Piero Fogliati e Leonardo Mosso sono due grandi visionari, che hanno oltrepassato gli 80 anni. A Milano, una mostra raccoglie alcune tra le opere più rappresentative della loro carriera.
Fare arte è un’utopia. Ma realizzabile. Sembra un ossimoro, e invece è la realtà: a dimostrarlo è EUREKA! L’invenzione e il modello, in mostra al MACS (Mazda con-temporary space) di Milano fino al 23 febbraio. La mostra, curata da Fortunato D’Amico e Barbara Carbone, esibisce opere e schizzi di due grandi artisti del nostro tempo, Piero Fogliati e Leonardo Mosso. Entrambi torinesi e over 80, i due hanno un terzo elemento in comune: sono grandi visionari. La loro arte è un sogno, un’utopia appunto, che parte da disegni, ipotesi, concetti astratti, e che ha trovato la strada per una concretizzazione, una realizzazione nello spazio e nell’ambiente circostante.
Leonardo Mosso - Alla serata di inaugurazione, Leonardo Mosso parla delle sue opere, costruite all’insegna del movimento, e di come in molti casi i due piani alla base del suo lavoro, arte e architettura, abbiano interagito portando alla realizzazione di installazioni di grandi dimensioni, diventate elemento vivo e caratterizzante dell’urbanistica di tante città italiane (Torino in primis), ma anche tedesche e finlandesi. Con lo sguardo rivolto verso l’alto, indica al pubblico le sue opere che pendono dal soffitto, “quelle piccole farfalle volanti che vedete lassù”. Si tratta dei suoi celebri algoritmi del movimento, rappresentazioni in chiave artistica di progressioni logaritmiche. In un faccia a faccia con Mosso, l’artista mi racconta di aver lavorato a lungo con Le Corbusier, le cui idee lo hanno indelebilmente influenzato: “Un genio grandioso, quell’uomo. Eravamo molto legati, per me è stato come un secondo padre”, mi rivela. E mentre parla una straordinaria forza vibra in lui, a dispetto della voce che esce dalla sua bocca con suono flebile, come un sussurro.

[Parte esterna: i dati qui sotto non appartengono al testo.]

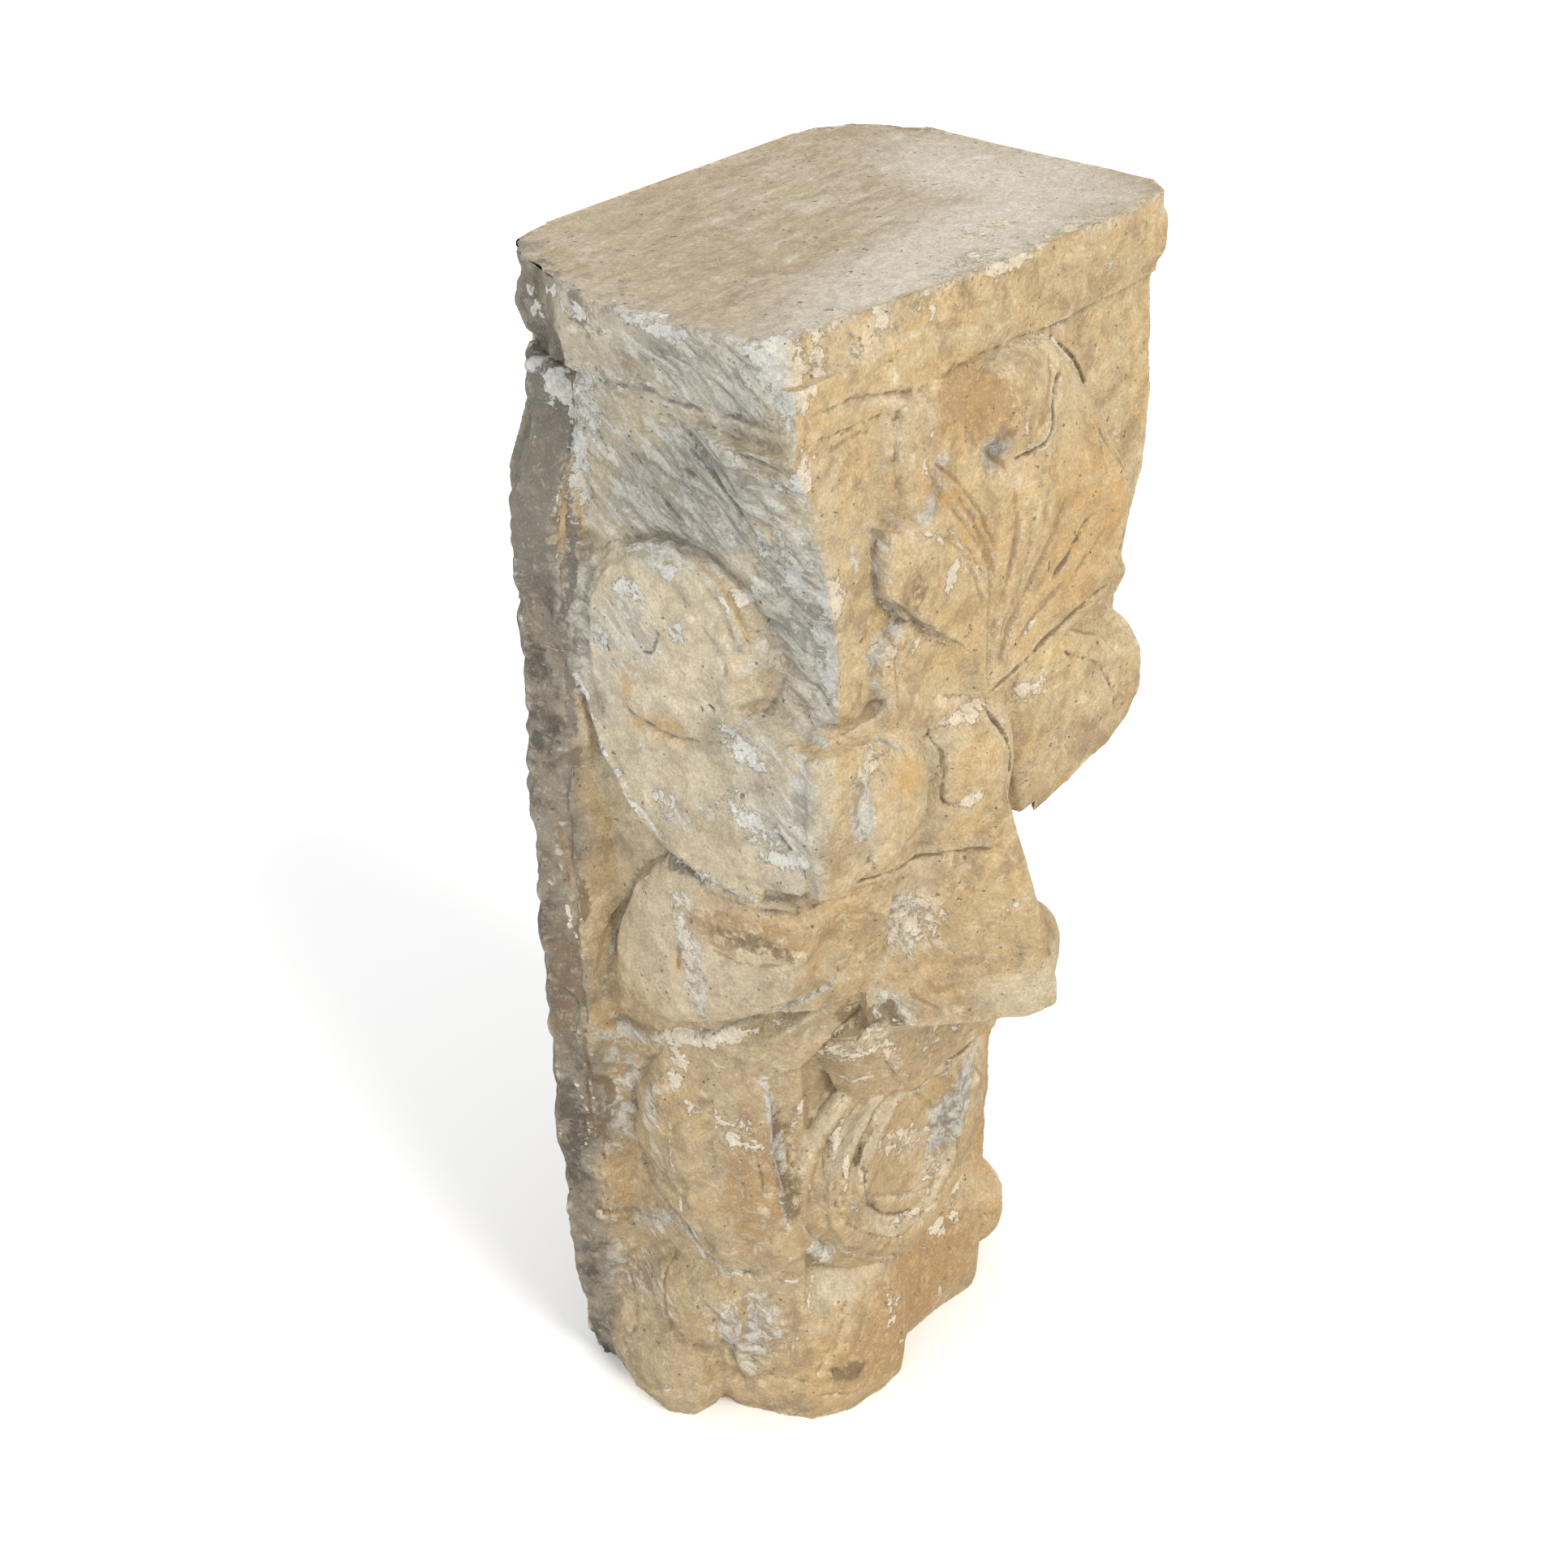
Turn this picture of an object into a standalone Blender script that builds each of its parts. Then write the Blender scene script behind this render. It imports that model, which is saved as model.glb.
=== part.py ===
"""Carved keystone with a grotesque mask, one block of limestone, standing on its underside.

Metres, +Z up. X runs across the front, the mask looks towards -Y, and the origin is under the
middle of the block. Heights on the carving are given as a drop below the top bed.
"""

import math

import bmesh
import bpy
from mathutils import Euler, Matrix, Vector

HEIGHT = 0.740
FRONT = -0.1025
BACK = 0.1025
FASCIA_HEIGHT = 0.044
REAR = 0.106
SPARE = 0.008
MERGE = 0.0001
VOXEL = 0.0052
MOST_TRIANGLES = 9000
STONE = (0.62, 0.50, 0.33, 1.0)

PART = "carved_keystone"


def clear_scene():
    for obj in list(bpy.data.objects):
        bpy.data.objects.remove(obj)


def collection(name):
    made = bpy.data.collections.new(name)
    bpy.context.scene.collection.children.link(made)
    return made


def place(x, y, drop):
    """A point of the carving from its offset, depth and drop below the top bed."""
    return Vector((x, y, HEIGHT - drop))


class Carver:
    """Collects closed forms in one mesh, which is fused into a single block at the end."""

    def __init__(self):
        self.mesh = bmesh.new()

    def add(self, form):
        """Takes over a bmesh whose faces form one closed body."""
        bmesh.ops.recalc_face_normals(form, faces=form.faces)
        holder = bpy.data.meshes.new("form")
        form.to_mesh(holder)
        form.free()
        self.mesh.from_mesh(holder)
        bpy.data.meshes.remove(holder)

    def blob(self, centre, radii, turn=(0, 0, 0), square=2.0):
        """A superellipsoid: square 2 is an ellipsoid, larger values are boxier."""
        form = bmesh.new()
        bmesh.ops.create_uvsphere(form, u_segments=28, v_segments=18, radius=1.0)
        for vert in form.verts:
            reach = sum(abs(part) ** square for part in vert.co) ** (1 / square)
            vert.co /= reach
        angles = Euler([math.radians(angle) for angle in turn])
        spin = angles.to_matrix().to_4x4()
        frame = Matrix.Translation(centre) @ spin @ Matrix.Diagonal((*radii, 1))
        bmesh.ops.transform(form, matrix=frame, verts=form.verts)
        self.add(form)

    def sweep(self, route, flat=(1, 1, 1), closed=False):
        """A round bar along (point, radius) stations, then flattened about its middle."""
        curve = bpy.data.curves.new("sweep", "CURVE")
        curve.dimensions = "3D"
        curve.bevel_depth = 1.0
        curve.bevel_resolution = 4
        curve.resolution_u = 6
        curve.use_fill_caps = not closed
        spline = curve.splines.new("BEZIER")
        spline.bezier_points.add(len(route) - 1)
        spline.use_cyclic_u = closed
        for station, (point, radius) in zip(spline.bezier_points, route):
            station.co = point
            station.radius = radius
            station.handle_left_type = "AUTO"
            station.handle_right_type = "AUTO"
        holder = bpy.data.objects.new("sweep", curve)
        bpy.context.scene.collection.objects.link(holder)
        bpy.context.view_layer.update()
        graph = bpy.context.evaluated_depsgraph_get()
        made = bpy.data.meshes.new_from_object(holder.evaluated_get(graph))
        form = bmesh.new()
        form.from_mesh(made)
        bmesh.ops.remove_doubles(form, verts=form.verts, dist=MERGE)
        middle = sum((vert.co for vert in form.verts), Vector()) / len(form.verts)
        squash = Matrix.Diagonal((*flat, 1)) @ Matrix.Translation(-middle)
        squash = Matrix.Translation(middle) @ squash
        bmesh.ops.transform(form, matrix=squash, verts=form.verts)
        bpy.data.objects.remove(holder)
        bpy.data.curves.remove(curve)
        bpy.data.meshes.remove(made)
        self.add(form)

    def hull(self, points):
        """The convex body round a few corner points."""
        form = bmesh.new()
        for point in points:
            form.verts.new(point)
        made = bmesh.ops.convex_hull(form, input=form.verts)
        spare = [item for item in made["geom_interior"] if isinstance(item, bmesh.types.BMVert)]
        bmesh.ops.delete(form, geom=spare, context="VERTS")
        self.add(form)

    def prism(self, outline, along):
        """A flat outline pushed along a vector."""
        form = bmesh.new()
        face = form.faces.new([form.verts.new(point) for point in outline])
        grown = bmesh.ops.extrude_face_region(form, geom=[face])
        moved = [item for item in grown["geom"] if isinstance(item, bmesh.types.BMVert)]
        bmesh.ops.translate(form, verts=moved, vec=along)
        self.add(form)

    def stack(self, rings):
        """A loft through level rings with the same number of points."""
        form = bmesh.new()
        rows = [[form.verts.new(point) for point in ring] for ring in rings]
        for lower, upper in zip(rows, rows[1:]):
            for index in range(len(lower)):
                following = (index + 1) % len(lower)
                form.faces.new((lower[index], lower[following], upper[following], upper[index]))
        form.faces.new(rows[0])
        form.faces.new(rows[-1])
        self.add(form)

    def boss(self, outline, facing, crown, side=1, root=0.035, flare=1.0):
        """A crowned plate: a convex outline that stands off along its facing with a crisp edge."""
        rim = [place(side * x, y, drop) for x, y, drop in outline]
        normal = Vector((side * facing[0], facing[1], -facing[2])).normalized()
        middle = sum(rim, Vector()) / len(rim)
        rings = ((flare, -root), (1.0, 0.0), (0.95, 0.42 * crown), (0.80, 0.78 * crown),
                 (0.55, 0.94 * crown), (0.25, crown))
        self.hull([
            middle + (point - middle) * scale + normal * lift
            for scale, lift in rings for point in rim
        ])


# Level by level: drop, left arris, front depth, flank half-width, back strip half-width, right
# arris, back.
LEVELS = (
    (0.053, 0.144, -0.1010, 0.142, 0.135, 0.157, 0.1060),
    (0.076, 0.131, -0.1010, 0.138, 0.135, 0.160, 0.1060),
    (0.118, 0.119, -0.1010, 0.135, 0.157, 0.166, 0.1060),
    (0.162, 0.109, -0.1010, 0.132, 0.154, 0.165, 0.1060),
    (0.205, 0.107, -0.1010, 0.130, 0.153, 0.150, 0.1060),
    (0.240, 0.104, -0.0980, 0.130, 0.153, 0.130, 0.1060),
    (0.330, 0.088, -0.0840, 0.126, 0.157, 0.080, 0.1060),
    (0.400, 0.086, -0.0780, 0.126, 0.154, 0.080, 0.1060),
    (0.520, 0.080, -0.0600, 0.125, 0.152, 0.094, 0.1060),
    (0.640, 0.080, -0.0600, 0.125, 0.148, 0.092, 0.1000),
    (0.710, 0.080, -0.0620, 0.120, 0.139, 0.092, 0.0940),
    (0.748, 0.078, -0.0560, 0.110, 0.128, 0.084, 0.0860),
)


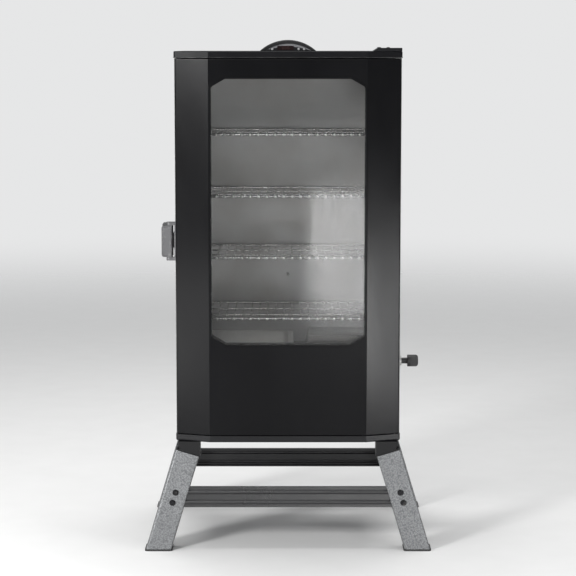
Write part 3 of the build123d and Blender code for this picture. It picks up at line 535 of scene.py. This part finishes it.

Piero Fogliati - Anche le opere di Pietro Fogliati sembrano avere alla base una matrice “scientifica”: questa volta, non matematica, ma ottica. Le sue opere sono giochi di luce e colori proiettati su oggetti in movimento, come ad esempio un Prisma meccanico (che è poi il nome di una delle opere in mostra). Questi lavori sono l’intento di dare forma e corpo ai visionari progetti di una vita: Fogliati voleva illuminare il mondo, colorare la pioggia, generare esplosioni cromatiche sui muri delle case. E ci si è messo nel suo piccolo, passando dal pennello all’azione pratica, con la realizzazione delle opere presenti al Macs. “Mio padre ha saputo sporcarsi le mani”, mi racconta Paolo Fogliati (il figlio), che ha contribuito a curare l’esposizione (Pietro Fogliati purtroppo è in gravi condizioni, ndr), “ha saputo passare dal bozzetto alla realizzazione. Da pittore che era, si è messo a studiare ottica e meccanica, e ha realizzato con mano propria le sue creazioni”. Gli chiedo che cosa è cambiato nelle sue opere con il passare del tempo, dagli anni della gioventù ad oggi: “È rimasto sempre lo stesso: un visionario. Non c’è termine migliore per descrivere mio padre. Ha passato una vita pensando e creando progetti che tutti ritenevano irrealizzabili. Credo che le opere qui esposte rappresentino al meglio la concretizzazione della sua utopia”.